### Required work
From the first line of the data below, copy each line up to the one containing "from math import", and include that line too.

--------------------------------

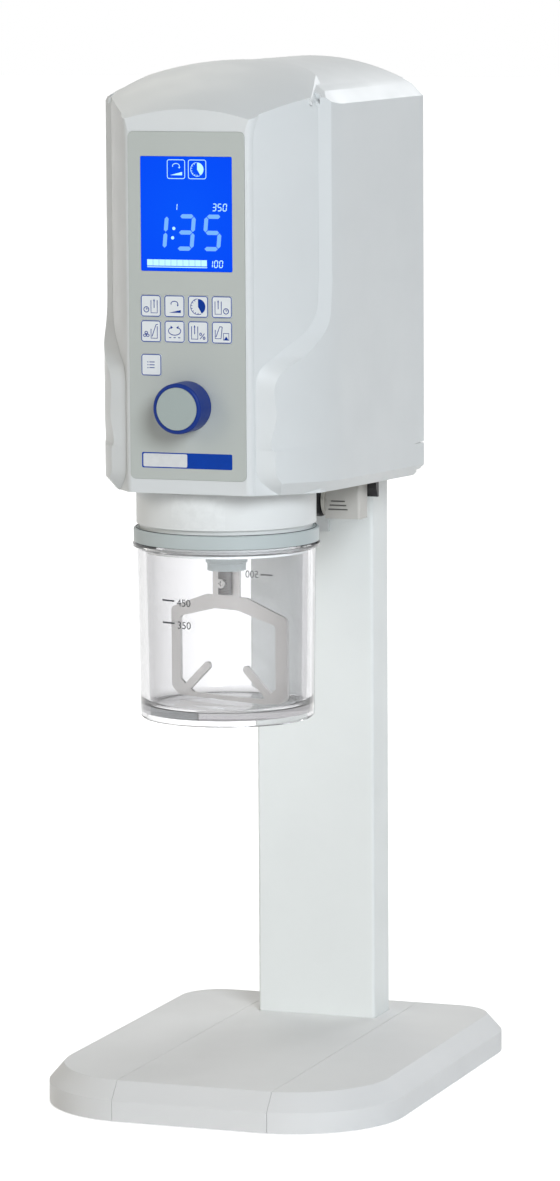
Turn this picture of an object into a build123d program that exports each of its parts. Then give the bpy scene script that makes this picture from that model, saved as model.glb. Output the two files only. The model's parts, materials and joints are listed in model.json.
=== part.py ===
from build123d import *
import os
from math import asin, cos, radians, sin, sqrt

# Vacuum mixer on a bench stand, in millimetres: +Z is up, the front faces -Y,
# and the origin lies on the bench under the middle of the machine.

# Base sizes
base_width = 230.0
base_depth = 298.0
base_back_y = 154.5
base_height = 24.6
base_edge_height = 13.8
base_bevel = 9.5
base_front_radius = 70.0
base_back_radius = 36.0
base_wall = 4.0
base_seam_x = 50.6
base_seam_gap = 0.3
skirt_gap = 0.8
plate_thickness = 5.0
rib_thickness = 2.5
rib_count = 4
foot_radius = 9.0
foot_height = 1.6
foot_side_inset = 42.0
foot_front_inset = 36.0
foot_back_inset = 22.0
base_screw_radius = 2.0
base_screw_head = 4.0
base_screw_bite = 8.0
base_screw_boss = 4.2
wing_screw_inset = 27.0
wing_front_screw_inset = 33.0
wing_front_screw_depth = 62.0
wing_back_screw_depth = 42.0
middle_screw_depth = 150.0
centre_screw_x = 30.0
centre_front_screw_depth = 40.0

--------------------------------

### Written response
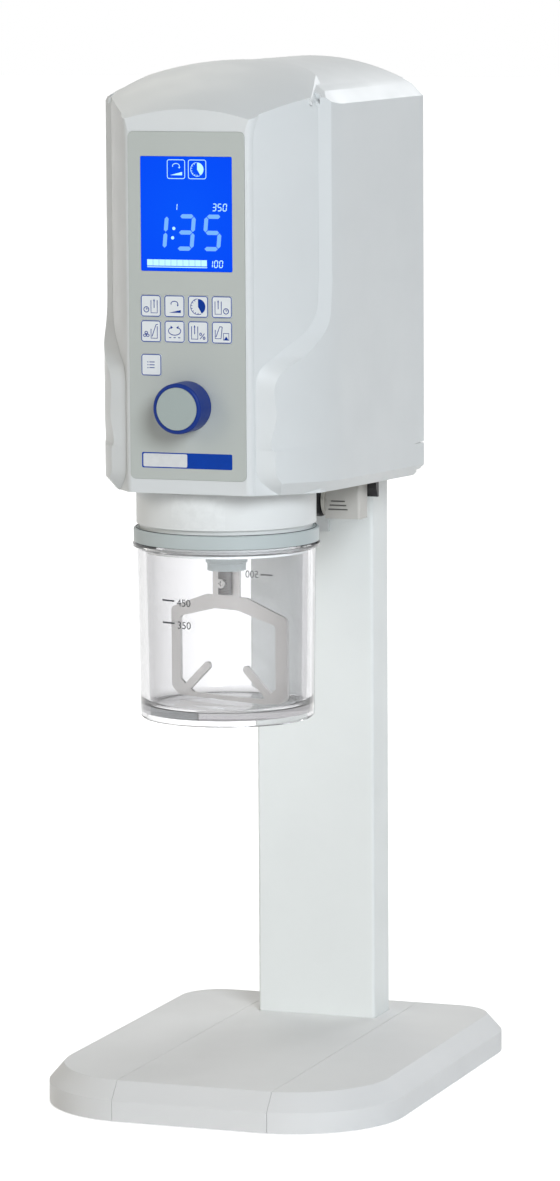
Turn this picture of an object into a build123d program that exports each of its parts. Then give the bpy scene script that makes this picture from that model, saved as model.glb. Output the two files only. The model's parts, materials and joints are listed in model.json.
=== part.py ===
from build123d import *
import os
from math import asin, cos, radians, sin, sqrt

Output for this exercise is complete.